La vocación es reconocida como un llamado que inclina el corazón humano para dedicar su vida a cumplir con el propósito al momento de desempeñar una labor.
Cuando se reconoce la vocación que la persona tiene, la cual se encuentra inmersa en su propio ser, el hacer se convierte en un deleite permanente, porque desborda pasión en la actividad que se realiza en la vida y, todo lo que se emprende bajo ello es realizado con tal profesionalismo que supera cualquier expectativa que se pueda tener.

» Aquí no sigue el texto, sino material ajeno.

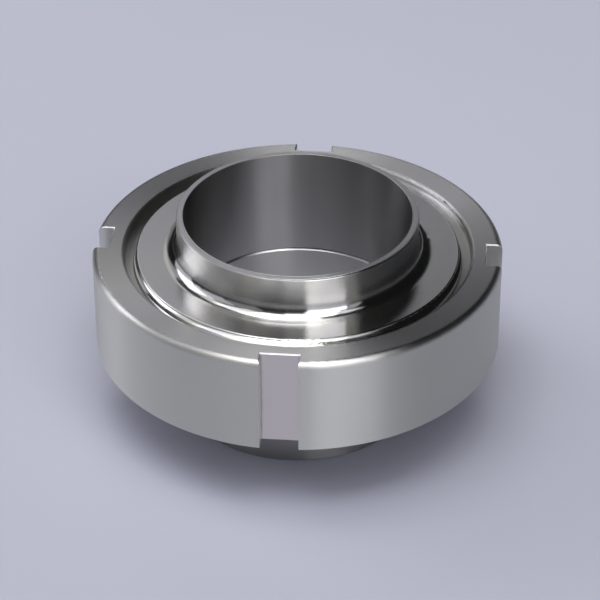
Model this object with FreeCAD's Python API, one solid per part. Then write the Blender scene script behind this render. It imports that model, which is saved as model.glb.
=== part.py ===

Sin embargo, también existe un gran número de profesionales que tienen enormes habilidades en el oficio que desempeñan, y quienes tal vez lo han realizado por años, que ya tienen hábitos adquiridos en su labor, pero que, al momento de confrontarse con ellos mismos, descubren que su tarea la realizan, puede ser de forma excelente, pero sin esa pasión que los llevaría a involucrarse emocionalmente. La vocación no es algo que se enseña en un curso o que se recibe una vez se obtiene un diploma, es algo que hace parte de esos dones o talentos que tiene todo ser humano y que lo invita a realizar un oficio con un ánimo que supera cualquier remuneración o recompensa que pueda obtener. Si recordáramos los diferentes ámbitos en los que nos hemos movido, tal vez recordemos profesionales con mucho oficio, pero sin vocación. La siguiente historia de Enrique Mariscal, llamada el corcho pedagógico, puede ilustrar un poco más lo que estamos compartiendo en esta entrada.
Un Supervisor visitó una escuela primaria. En su recorrido observó algo que le llamó la atención: una maestra estaba atrincherada atrás de su escritorio, los alumnos hacían un gran desorden; el cuadro era caótico. Decidió presentarse:
- “Permiso, soy el Supervisor… ¿Algún problema?”
- “Estoy abrumada señor, no sé qué hacer con estos chicos… No tengo láminas, no tengo libros, el ministerio no me manda material didáctico, no tengo recursos electrónicos, no tengo nada nuevo que mostrarles ni qué decirles…” contesto la maestra.
El inspector, que era un “Docente de Alma”, vio un corcho en el desordenado escritorio, lo tomó y con aplomo se dirigió a los chicos:
- ¿Qué es esto?
- “Un corcho señor “…gritaron los alumnos sorprendidos.
- “Bien, ¿De dónde sale el corcho?”.
- “De la botella señor. Lo coloca una máquina…”, “del alcornoque… de un árbol”… “de la madera…”, respondían animosos los niños.
- “¿Y qué se puede hacer con madera?” continuaba entusiasta el docente.
- “¡Sillas…”, “una mesa…”, “un barco! “. Bien, tenemos un barco.
- ¿Quién lo dibuja? ¿Quién hace un mapa en el pizarrón y coloca el puerto más cercano para nuestro barquito?
- “Escriban a que región pertenece, ¿Y cuál es el otro puerto más cercano?, ¿A qué país corresponde? ¿Qué poeta conocen que allí nació? ¿Qué produce esta región?, ¿Alguien recuerda una canción de este lugar?”
Y comenzó una tarea de geografía, de historia, de música, economía, literatura, religión, etc.
La maestra quedó impresionada. Al terminar la clase le dijo conmovida la maestra:
- “Señor, nunca olvidaré lo que me enseñó hoy. Muchas Gracias.”
Pasó el tiempo. El inspector volvió a la escuela y buscó a la maestra. Estaba acurrucada atrás de su escritorio, los alumnos otra vez en total desorden.
- “Señorita… ¿Qué pasó? ¿No se acuerda de mí?”
- “Sí señor ¡Cómo olvidarme! Que suerte que regresó. No encuentro el corcho. ¿Dónde lo dejó?”.
En cualquier actividad cuando se ama lo que se hace, aparece la pasión, en el caso del ejemplo, cuando un profesional, en ese caso un maestro, no tiene vocación ¡nunca encontrará el corcho!, la reflexión e invitación final es que actuemos conforme a nuestra vocación y desde allí equipémonos con las herramientas necesarias para hacer lo que hemos sido llamados a hacer.